First, CVE-2026-27944 showcases a single publicly exposed backup endpoint in Nginx-UI that happily hands over everything you’d want - configs, credentials, even the keys to decrypt it all - no questions asked.

Then comes CVE-2026-3888 which is a bit more subtle. It doesn’t give you access - it assumes you already have it. From there, it quietly turns a low-privileged foothold into full root escalation by abusing how snapd and system cleanup routines interact.

In this post, we're going to break down CVE-2026-27944 and CVE-2026-3888. We also introduce Snapped, a new HTB machine to offer a playground to explore how both these vulnerabilities can be chained and lead to full system compromise.

TL;DR

  • CVE-2026-27944 (Nginx-UI) A publicly exposed /api/backup endpoint allows anyone to download full application backups along with the encryption key and IV needed to decrypt them. Result: instant access to sensitive configs, credentials, and TLS material.

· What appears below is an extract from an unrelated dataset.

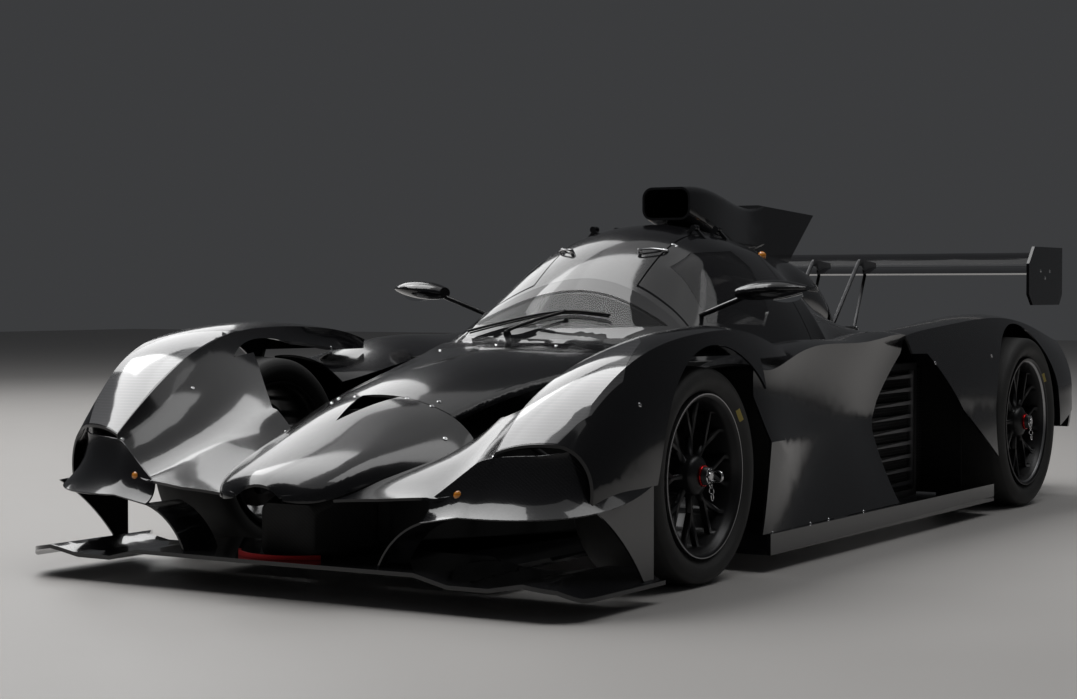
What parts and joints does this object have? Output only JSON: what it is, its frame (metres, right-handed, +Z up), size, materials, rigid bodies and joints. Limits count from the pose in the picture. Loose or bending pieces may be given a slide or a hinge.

  • CVE-2026-3888 (snapd) A local privilege escalation vulnerability where a low-privileged user can abuse temporary directory cleanup and reuse to gain root-level execution on the host.

CVE-2026-27944 — Unauthenticated Backup Disclosure in Nginx-UI

Nginx-UI is an easy convenient solution to managing Nginx websites and configurations. Although it may be convenient to build and manage your website configurations, in versions before 2.3.3 it also offered a rather easy and convenient way for attackers to get complete access to those configurations.

CVE-2026-27944 is a critical vulnerability in Nginx-UI that allows unauthenticated attackers to retrieve and decrypt full application backups via the exposed /api/backup endpoint. It is classified as a low complexity unauthenticated vulnerability that allows Authentication Bypass and Sensitive Data Exposure.

How does it work?

  1. Unauthenticated Access - CWE-306: The  /api/backup endpoint is publicly accessible without an authentication check. Any user can send a simple HTTP GET request to the endpoint and trigger a full backup of both the Nginx and Nginx-UI configurations.

  2. Missing Encryption of Sensitive Data - CWE-311: Nginx-UI backups are encrypted using AES-256 so you'd think that even if an attacker may get access to the backup archive they won't really be able to use it. However, the server also provides the decryption material in plaintext in the response header in the format X-Backup-Security: <Base64 Key>:<Base64 IV>. Thus, negating the purpose of encryption.

Affected Versions:

Nginx-UI: All versions prior to 2.3.3 are vulnerable.

What is Exposed?

The backup archives contain sensitive files such as:

  • database.db: User credentials and session tokens for Nginx-UI

  • app.ini: Nginx-UI configuration secrets

  • nginx.conf: Nginx configuration secrets

  • server.key/cert: SSL private keys

What is the Impact?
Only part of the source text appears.